Gemäß § 25 Abs. 1 Stmk. BauG hat die Anberaumung einer Bauverhandlung durch persönliche Verständigung der bekannten Beteiligten zu erfolgen. Als bekannte Beteiligte gelten insbesondere die Nachbarn (Z. 5), die der Behörde durch das auf seine Vollständigkeit und Richtigkeit hin überprüfte Verzeichnis nach § 22 Abs. 2 Z. 4 bekannt geworden sind. Wenn noch andere Personen als Beteiligte in Betracht kommen, ist die Verhandlung gemäß dieser Bestimmung überdies durch Anschlag in der Gemeinde oder durch Verlautbarung in der für amtliche Kundmachungen der Behörde bestimmten Zeitung kundzumachen.
Gemäß Abs. 2 dieser Bestimmung hat die Verständigung (Kundmachung) über die Anberaumung der Verhandlung den Gegenstand, die Zeit und den Ort der Bauverhandlung einschließlich des Hinweises auf die gemäß § 27 Abs. 1 eintretenden Folgen (Verlust der Parteistellung) zu enthalten.

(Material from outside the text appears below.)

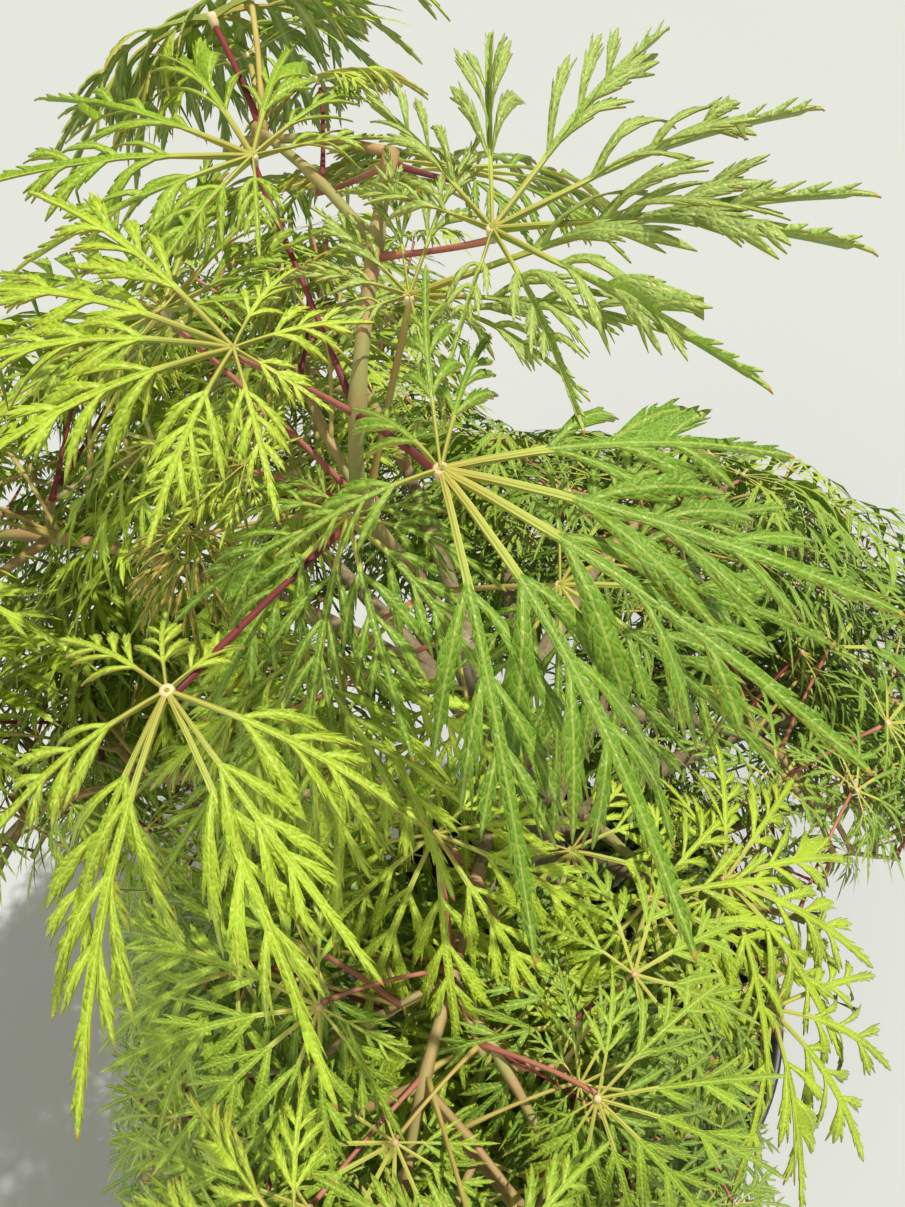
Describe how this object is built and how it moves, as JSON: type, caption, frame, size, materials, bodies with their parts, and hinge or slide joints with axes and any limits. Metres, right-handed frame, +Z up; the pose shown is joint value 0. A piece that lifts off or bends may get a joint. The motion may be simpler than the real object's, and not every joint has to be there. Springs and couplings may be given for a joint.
{
  "type": "potted full moon maple",
  "caption": "Small weeping maple with deeply cut green leaves on a leaning trunk, growing in a plain round black nursery pot of soil.",
  "frame": {"origin": "centre of the pot's flat underside", "axes": "+Z up, -Y towards the viewer's side, +X to the right seen from there"},
  "size_m": [0.6975, 0.6751, 0.8408],
  "materials": {
    "pot": "matt black moulded plastic",
    "soil": "rough, damp bark compost",
    "bark": "smooth grey-brown bark",
    "young_bark": "smooth green-brown young bark",
    "leaves": "soft matt green leaves with pale veins"
  },
  "bodies": {
    "root": {"pot": "pot", "soil": "soil", "trunk": "bark", "inner_front_bough": "young_bark", "low_back_bough": "young_bark", "low_back_left_bough": "young_bark", "low_front_bough": "young_bark", "low_front_left_bough": "young_bark", "low_left_bough": "young_bark", "low_right_bough": "young_bark", "middle_back_bough": "young_bark", "middle_back_left_bough": "young_bark", "middle_back_right_bough": "young_bark", "middle_front_bough": "young_bark", "middle_front_left_bough": "young_bark", "middle_front_right_bough": "young_bark", "middle_left_bough": "young_bark", "middle_right_bough": "young_bark", "upper_back_bough": "young_bark", "upper_back_right_bough": "young_bark", "upper_front_bough": "young_bark", "upper_left_bough": "young_bark", "upper_right_bough": "young_bark", "inner_front_foliage": "leaves", "leader_foliage": "leaves", "low_back_foliage": "leaves", "low_back_left_foliage": "leaves", "low_front_foliage": "leaves", "low_front_left_foliage": "leaves", "low_left_foliage": "leaves", "low_right_foliage": "leaves", "middle_back_foliage": "leaves", "middle_back_left_foliage": "leaves", "middle_back_right_foliage": "leaves", "middle_front_foliage": "leaves", "middle_front_left_foliage": "leaves", "middle_front_right_foliage": "leaves", "middle_left_foliage": "leaves", "middle_right_foliage": "leaves", "upper_back_foliage": "leaves", "upper_back_right_foliage": "leaves", "upper_front_foliage": "leaves", "upper_left_foliage": "leaves", "upper_right_foliage": "leaves"}
  },
  "joints": []
}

Gemäß § 27 Abs. 1 Stmk. BauG hat, wenn eine Bauverhandlung gemäß § 25 Abs. 1 letzter Satz und zusätzlich in geeigneter Form kundgemacht wurde, dies zur Folge, dass ein Nachbar seine Stellung als Partei verliert, soweit er nicht spätestens am Tag vor Beginn der Verhandlung bei der Behörde oder während der Verhandlung Einwendungen im Sinne des § 26 Abs. 1 erhebt. Eine Kundmachungsform ist geeignet, wenn sie sicherstellt, dass ein Nachbar von der Anberaumung der Bauverhandlung voraussichtlich Kenntnis erlangt.
Wurde eine Bauverhandlung nicht gemäß Abs. 1 kundgemacht, so erstreckt sich gemäß Abs. 2 dieser Bestimmung die darin bezeichnete Rechtsfolge (Verlust der Parteistellung) nur auf jene Nachbarn, die rechtzeitig die Verständigung von der Anberaumung der Bauverhandlung erhalten haben.
Der vorliegenden Beschwerde kommt schon deshalb Berechtigung zu, weil der Beschwerdeführer im verfahrensgegenständlichen Bauverfahren schon aus dem Grund die Parteistellung nicht verloren hat, weil die Verständigung (Kundmachung) über die Anberaumung der Verhandlung den Hinweis auf die gemäß § 27 Abs. 1 leg. cit. eintretenden Folgen (Verlust der Parteistellung) nicht enthalten hat. Nach der diesbezüglichen Judikatur zur gleichartigen Regelung des Verlustes der Parteistellung in § 42 Abs. 1 und 2 AVG (seit der Novelle BGBl. I Nr. 158/1998) tritt diese Rechtsfolge nur bei entsprechendem Hinweis auf diese in der Ladung bzw. Kundmachung ein (vgl. u.a. das hg. Erkenntnis vom , Zl. 2002/06/0068). Die Verständigung hat vielmehr einen Hinweis auf die Rechtsfolgen des § 42 Abs. 1 B-VG in der Fassung vor der Novelle BGBl. I Nr. 158/1998 enthalten, wonach Nachbarn, die bis am Tag vor der Verhandlung bzw. während der Verhandlung keine Einwendungen eingebracht haben, als dem Projekt zustimmend angesehen werden. Es stellt sich daher als rechtswidrig dar und verletzte den Beschwerdeführer in Rechten, dass die Berufungsbehörde die im Baubewilligungsverfahren erhobene Berufung des Beschwerdeführers wegen Verlust der Parteistellung zurückgewiesen hat. An dieser Rechtsverletzung ändert auch der Umstand nichts, dass die belangte Behörde in einem obiter dictum auf die Einwendungen inhaltlich eingegangen ist und sie als nicht begründet angesehen hat. Dem Beschwerdeführer steht nämlich ein Recht auf Entscheidung in der Sache gegenüber der Berufungsbehörde zu.
Da die belange Behörde diese Rechtsverletzung des Beschwerdeführers nicht erkannt hat, belastete sie ihrerseits den angefochtenen Bescheid mit Rechtswidrigkeit des Inhaltes. Der angefochtene Bescheid war daher gemäß § 42 Abs. 2 Z. 1 VwGG aufzuheben.
Der Ausspruch über den Aufwandersatz gründet sich auf die §§ 47 ff VwGG i.V.m. der Verordnung BGBl. II Nr. 333/2003.